CAD and scene scripts:
※ ※ ※

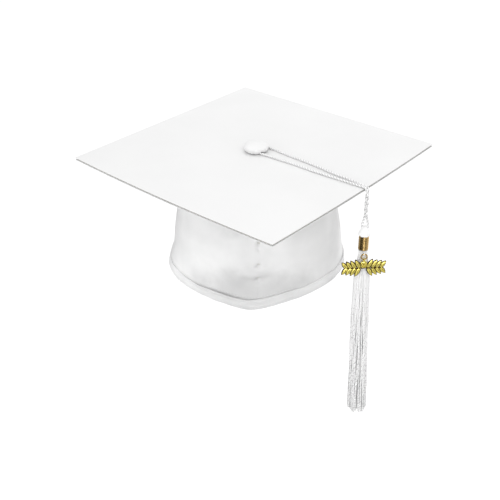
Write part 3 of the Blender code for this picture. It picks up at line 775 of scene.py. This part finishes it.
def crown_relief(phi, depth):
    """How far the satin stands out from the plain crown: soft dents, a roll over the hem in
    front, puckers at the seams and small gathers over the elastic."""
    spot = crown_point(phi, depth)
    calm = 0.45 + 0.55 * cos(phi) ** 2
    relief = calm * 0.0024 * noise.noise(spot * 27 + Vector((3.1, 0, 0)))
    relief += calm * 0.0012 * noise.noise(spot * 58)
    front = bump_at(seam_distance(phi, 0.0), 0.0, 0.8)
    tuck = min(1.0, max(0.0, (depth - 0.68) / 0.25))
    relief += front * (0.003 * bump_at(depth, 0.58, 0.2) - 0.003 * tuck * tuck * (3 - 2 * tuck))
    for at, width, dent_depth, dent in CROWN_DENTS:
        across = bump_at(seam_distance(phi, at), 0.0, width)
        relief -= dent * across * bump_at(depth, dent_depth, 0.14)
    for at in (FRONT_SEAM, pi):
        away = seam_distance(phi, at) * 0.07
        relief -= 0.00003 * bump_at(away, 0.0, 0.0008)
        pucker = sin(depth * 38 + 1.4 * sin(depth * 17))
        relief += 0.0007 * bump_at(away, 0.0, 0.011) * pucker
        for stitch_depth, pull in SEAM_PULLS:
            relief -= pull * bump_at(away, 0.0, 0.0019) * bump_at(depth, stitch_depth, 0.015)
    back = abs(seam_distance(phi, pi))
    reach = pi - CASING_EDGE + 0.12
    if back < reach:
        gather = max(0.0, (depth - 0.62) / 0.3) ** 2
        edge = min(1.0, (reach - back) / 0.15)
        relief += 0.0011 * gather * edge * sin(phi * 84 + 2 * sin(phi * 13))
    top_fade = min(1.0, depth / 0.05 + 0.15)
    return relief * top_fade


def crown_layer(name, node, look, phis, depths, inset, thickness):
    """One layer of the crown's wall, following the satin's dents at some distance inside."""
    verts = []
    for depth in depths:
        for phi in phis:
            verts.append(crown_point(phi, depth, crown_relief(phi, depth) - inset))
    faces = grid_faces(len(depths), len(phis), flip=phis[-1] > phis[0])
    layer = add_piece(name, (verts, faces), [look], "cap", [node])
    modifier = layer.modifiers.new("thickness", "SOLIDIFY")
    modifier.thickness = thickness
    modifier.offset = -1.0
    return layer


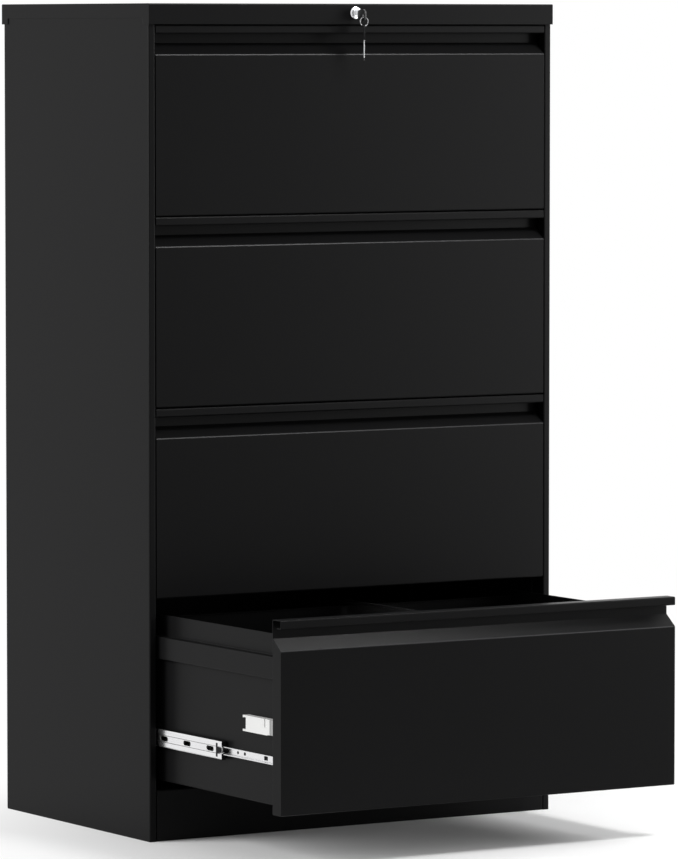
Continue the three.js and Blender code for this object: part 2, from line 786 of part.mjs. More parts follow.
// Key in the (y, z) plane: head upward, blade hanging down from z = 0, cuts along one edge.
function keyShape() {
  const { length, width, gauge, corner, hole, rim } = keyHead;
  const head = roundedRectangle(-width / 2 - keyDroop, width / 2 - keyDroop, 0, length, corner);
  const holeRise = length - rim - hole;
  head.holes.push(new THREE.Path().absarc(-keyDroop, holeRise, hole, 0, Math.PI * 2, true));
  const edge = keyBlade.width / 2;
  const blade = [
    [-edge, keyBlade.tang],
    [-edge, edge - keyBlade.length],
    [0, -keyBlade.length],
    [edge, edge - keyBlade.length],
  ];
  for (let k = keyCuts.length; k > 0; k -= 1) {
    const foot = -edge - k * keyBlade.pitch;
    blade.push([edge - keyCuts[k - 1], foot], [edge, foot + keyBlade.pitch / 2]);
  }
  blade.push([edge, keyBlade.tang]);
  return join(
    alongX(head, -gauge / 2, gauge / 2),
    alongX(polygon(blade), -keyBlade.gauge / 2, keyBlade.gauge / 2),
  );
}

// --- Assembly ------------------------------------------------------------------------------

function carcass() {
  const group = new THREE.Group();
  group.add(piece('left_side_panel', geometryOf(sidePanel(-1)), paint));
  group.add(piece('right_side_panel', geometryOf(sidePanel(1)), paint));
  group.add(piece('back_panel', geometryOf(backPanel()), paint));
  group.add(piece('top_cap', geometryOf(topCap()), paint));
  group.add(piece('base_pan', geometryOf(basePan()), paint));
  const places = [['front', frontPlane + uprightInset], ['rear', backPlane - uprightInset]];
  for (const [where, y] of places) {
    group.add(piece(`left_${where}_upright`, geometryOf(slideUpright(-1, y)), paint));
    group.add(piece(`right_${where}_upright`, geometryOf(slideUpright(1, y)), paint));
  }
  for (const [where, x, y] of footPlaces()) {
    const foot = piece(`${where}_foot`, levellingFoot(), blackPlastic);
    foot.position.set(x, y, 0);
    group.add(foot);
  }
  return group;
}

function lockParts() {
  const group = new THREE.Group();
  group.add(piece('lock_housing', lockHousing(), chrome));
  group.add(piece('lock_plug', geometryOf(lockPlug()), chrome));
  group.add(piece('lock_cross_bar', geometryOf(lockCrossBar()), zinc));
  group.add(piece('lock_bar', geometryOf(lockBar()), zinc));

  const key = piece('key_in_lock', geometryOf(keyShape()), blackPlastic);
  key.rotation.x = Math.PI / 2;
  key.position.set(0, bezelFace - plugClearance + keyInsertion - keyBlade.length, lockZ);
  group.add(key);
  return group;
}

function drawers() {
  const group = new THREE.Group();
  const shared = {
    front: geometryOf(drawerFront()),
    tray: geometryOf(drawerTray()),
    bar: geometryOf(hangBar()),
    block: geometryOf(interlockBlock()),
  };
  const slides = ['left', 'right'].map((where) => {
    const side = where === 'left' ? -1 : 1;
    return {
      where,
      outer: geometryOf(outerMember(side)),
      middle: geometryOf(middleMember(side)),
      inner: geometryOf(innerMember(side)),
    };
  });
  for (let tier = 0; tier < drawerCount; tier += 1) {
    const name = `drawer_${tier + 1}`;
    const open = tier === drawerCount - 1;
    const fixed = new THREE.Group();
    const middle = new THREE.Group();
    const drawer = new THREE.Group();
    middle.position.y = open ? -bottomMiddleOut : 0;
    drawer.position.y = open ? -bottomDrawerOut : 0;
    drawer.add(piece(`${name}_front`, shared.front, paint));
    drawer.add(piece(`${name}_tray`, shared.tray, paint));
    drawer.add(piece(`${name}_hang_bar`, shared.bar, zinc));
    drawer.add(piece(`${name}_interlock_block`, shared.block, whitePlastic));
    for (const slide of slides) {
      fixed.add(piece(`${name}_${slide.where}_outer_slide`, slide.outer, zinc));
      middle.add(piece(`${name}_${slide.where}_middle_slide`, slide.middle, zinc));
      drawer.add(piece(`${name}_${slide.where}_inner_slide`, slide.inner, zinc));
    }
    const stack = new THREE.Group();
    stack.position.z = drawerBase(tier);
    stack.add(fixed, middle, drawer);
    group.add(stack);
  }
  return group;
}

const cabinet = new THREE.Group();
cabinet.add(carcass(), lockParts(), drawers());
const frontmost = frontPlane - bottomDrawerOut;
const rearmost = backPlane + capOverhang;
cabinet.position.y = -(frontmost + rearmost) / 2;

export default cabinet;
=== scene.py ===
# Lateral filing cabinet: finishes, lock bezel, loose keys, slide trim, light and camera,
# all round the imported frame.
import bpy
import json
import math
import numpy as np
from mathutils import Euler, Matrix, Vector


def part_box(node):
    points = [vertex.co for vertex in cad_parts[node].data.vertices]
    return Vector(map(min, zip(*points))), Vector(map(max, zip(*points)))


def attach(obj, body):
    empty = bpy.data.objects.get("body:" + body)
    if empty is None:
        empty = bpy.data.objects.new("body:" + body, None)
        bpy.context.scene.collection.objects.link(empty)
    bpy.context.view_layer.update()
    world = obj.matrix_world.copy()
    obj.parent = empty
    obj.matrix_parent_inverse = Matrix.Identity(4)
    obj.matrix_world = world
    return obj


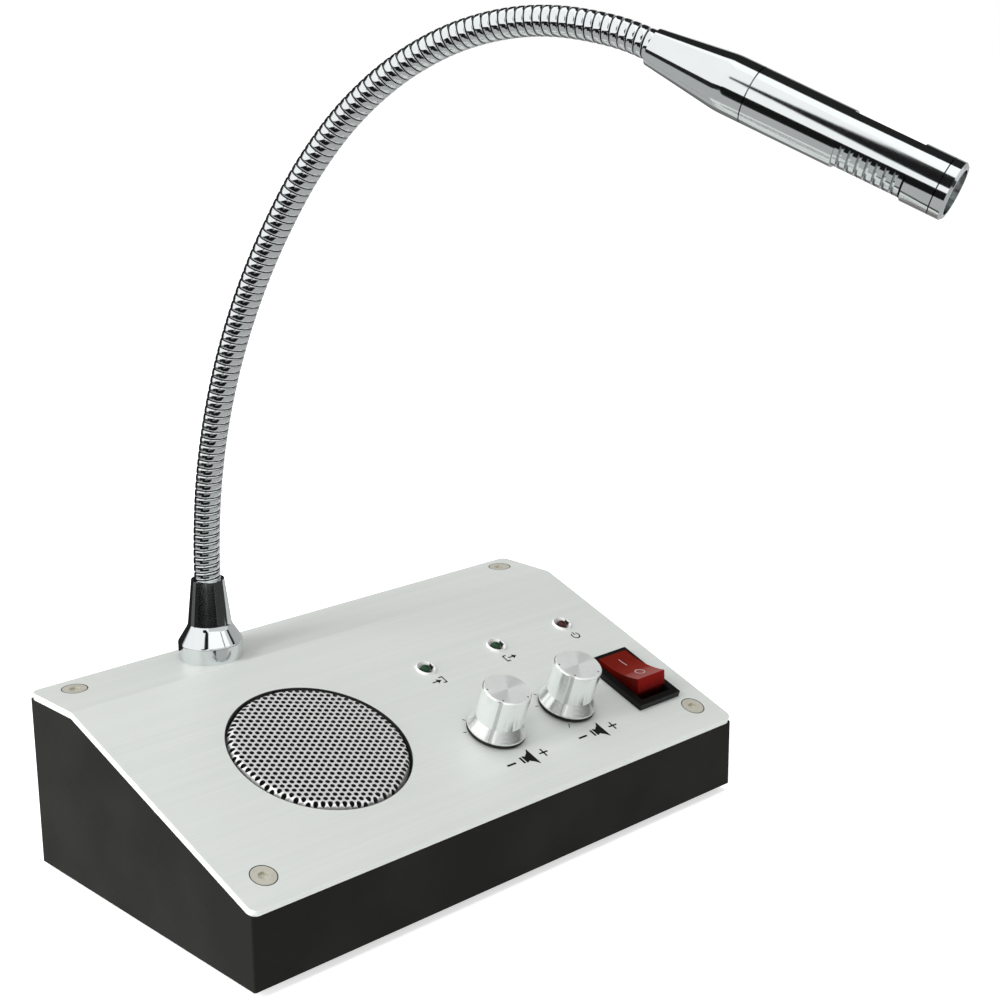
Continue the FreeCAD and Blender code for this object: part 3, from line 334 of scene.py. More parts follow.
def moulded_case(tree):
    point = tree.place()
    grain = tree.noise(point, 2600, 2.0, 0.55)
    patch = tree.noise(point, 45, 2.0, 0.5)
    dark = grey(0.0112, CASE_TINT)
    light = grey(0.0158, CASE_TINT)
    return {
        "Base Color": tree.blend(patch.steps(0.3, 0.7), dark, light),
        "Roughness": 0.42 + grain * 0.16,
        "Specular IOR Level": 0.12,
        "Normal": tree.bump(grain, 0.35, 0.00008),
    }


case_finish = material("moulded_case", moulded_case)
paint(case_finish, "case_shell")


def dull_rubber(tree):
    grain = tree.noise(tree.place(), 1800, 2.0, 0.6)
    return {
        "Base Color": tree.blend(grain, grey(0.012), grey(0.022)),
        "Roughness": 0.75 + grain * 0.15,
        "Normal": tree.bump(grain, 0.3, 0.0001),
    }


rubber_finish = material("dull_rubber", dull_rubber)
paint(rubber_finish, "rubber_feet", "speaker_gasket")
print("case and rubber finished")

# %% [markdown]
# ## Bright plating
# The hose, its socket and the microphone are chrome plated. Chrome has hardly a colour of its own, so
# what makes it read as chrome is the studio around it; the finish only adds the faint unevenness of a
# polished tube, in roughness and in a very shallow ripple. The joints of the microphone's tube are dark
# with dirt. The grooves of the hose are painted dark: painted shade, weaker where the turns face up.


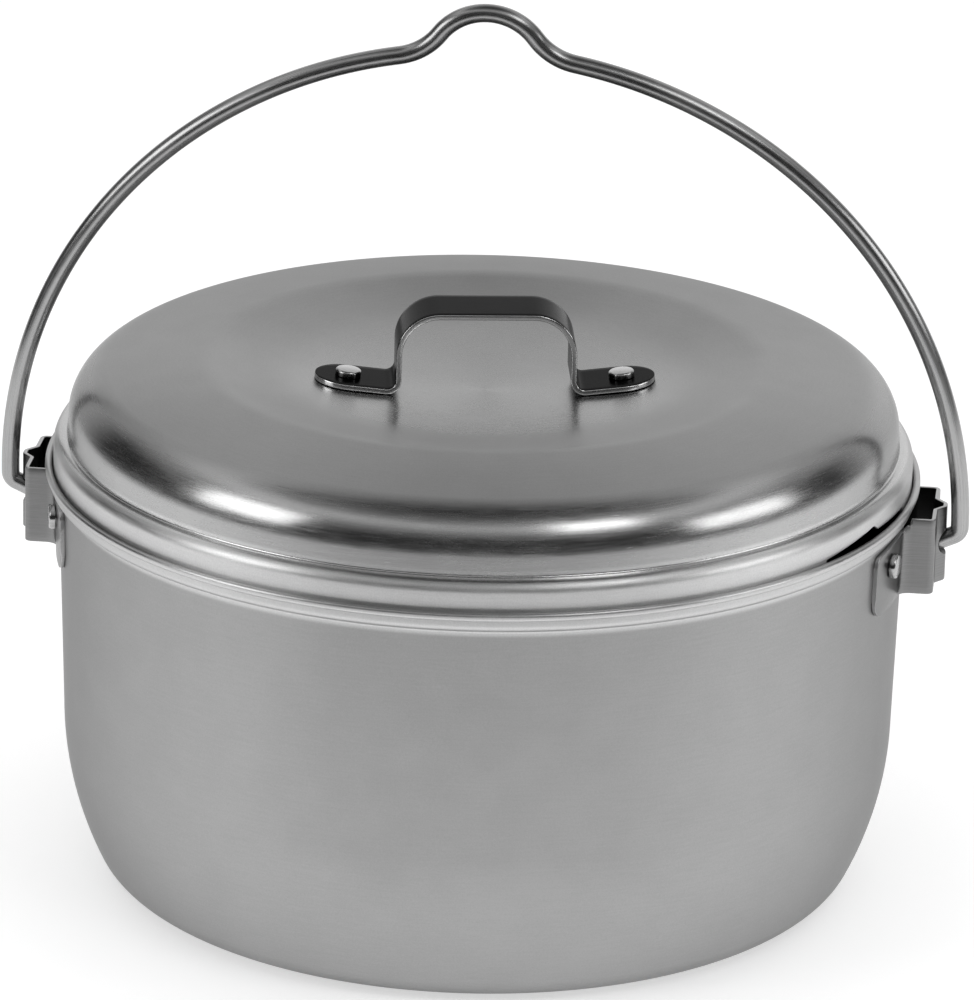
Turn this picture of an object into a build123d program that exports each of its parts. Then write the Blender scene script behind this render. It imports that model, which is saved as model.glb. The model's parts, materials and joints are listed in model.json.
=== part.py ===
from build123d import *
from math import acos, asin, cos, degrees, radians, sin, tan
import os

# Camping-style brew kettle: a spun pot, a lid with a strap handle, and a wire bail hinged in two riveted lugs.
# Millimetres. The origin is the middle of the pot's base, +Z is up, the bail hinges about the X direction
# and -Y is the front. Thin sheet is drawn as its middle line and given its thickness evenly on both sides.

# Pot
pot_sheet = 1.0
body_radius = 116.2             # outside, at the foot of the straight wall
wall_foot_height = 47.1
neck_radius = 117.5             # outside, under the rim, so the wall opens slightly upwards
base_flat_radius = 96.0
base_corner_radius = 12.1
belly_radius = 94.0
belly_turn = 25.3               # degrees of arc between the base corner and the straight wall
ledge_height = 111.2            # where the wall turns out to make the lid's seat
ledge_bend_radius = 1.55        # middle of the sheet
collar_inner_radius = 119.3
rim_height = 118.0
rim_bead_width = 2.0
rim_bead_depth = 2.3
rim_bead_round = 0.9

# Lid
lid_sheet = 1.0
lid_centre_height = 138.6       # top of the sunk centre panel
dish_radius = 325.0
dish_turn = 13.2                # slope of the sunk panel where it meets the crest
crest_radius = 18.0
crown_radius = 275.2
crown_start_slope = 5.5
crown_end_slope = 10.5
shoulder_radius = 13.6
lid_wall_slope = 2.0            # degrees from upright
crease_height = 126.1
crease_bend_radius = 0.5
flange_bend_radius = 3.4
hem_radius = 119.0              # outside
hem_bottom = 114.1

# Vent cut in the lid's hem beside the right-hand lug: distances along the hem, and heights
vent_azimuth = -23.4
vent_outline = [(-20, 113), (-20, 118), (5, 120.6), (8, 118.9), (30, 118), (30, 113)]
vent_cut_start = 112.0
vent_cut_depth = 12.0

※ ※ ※

TASK GOAL:
Transcribe precisely the lines between the one that contains "const cabinet = new THREE.Group();" and the one that contains "bpy.context.scene.collection.objects.link(empty)", counting those two lines as part of the range.

CORRECT RESPONSE:
const cabinet = new THREE.Group();
cabinet.add(carcass(), lockParts(), drawers());
const frontmost = frontPlane - bottomDrawerOut;
const rearmost = backPlane + capOverhang;
cabinet.position.y = -(frontmost + rearmost) / 2;

export default cabinet;
=== scene.py ===
# Lateral filing cabinet: finishes, lock bezel, loose keys, slide trim, light and camera,
# all round the imported frame.
import bpy
import json
import math
import numpy as np
from mathutils import Euler, Matrix, Vector


def part_box(node):
    points = [vertex.co for vertex in cad_parts[node].data.vertices]
    return Vector(map(min, zip(*points))), Vector(map(max, zip(*points)))


def attach(obj, body):
    empty = bpy.data.objects.get("body:" + body)
    if empty is None:
        empty = bpy.data.objects.new("body:" + body, None)
        bpy.context.scene.collection.objects.link(empty)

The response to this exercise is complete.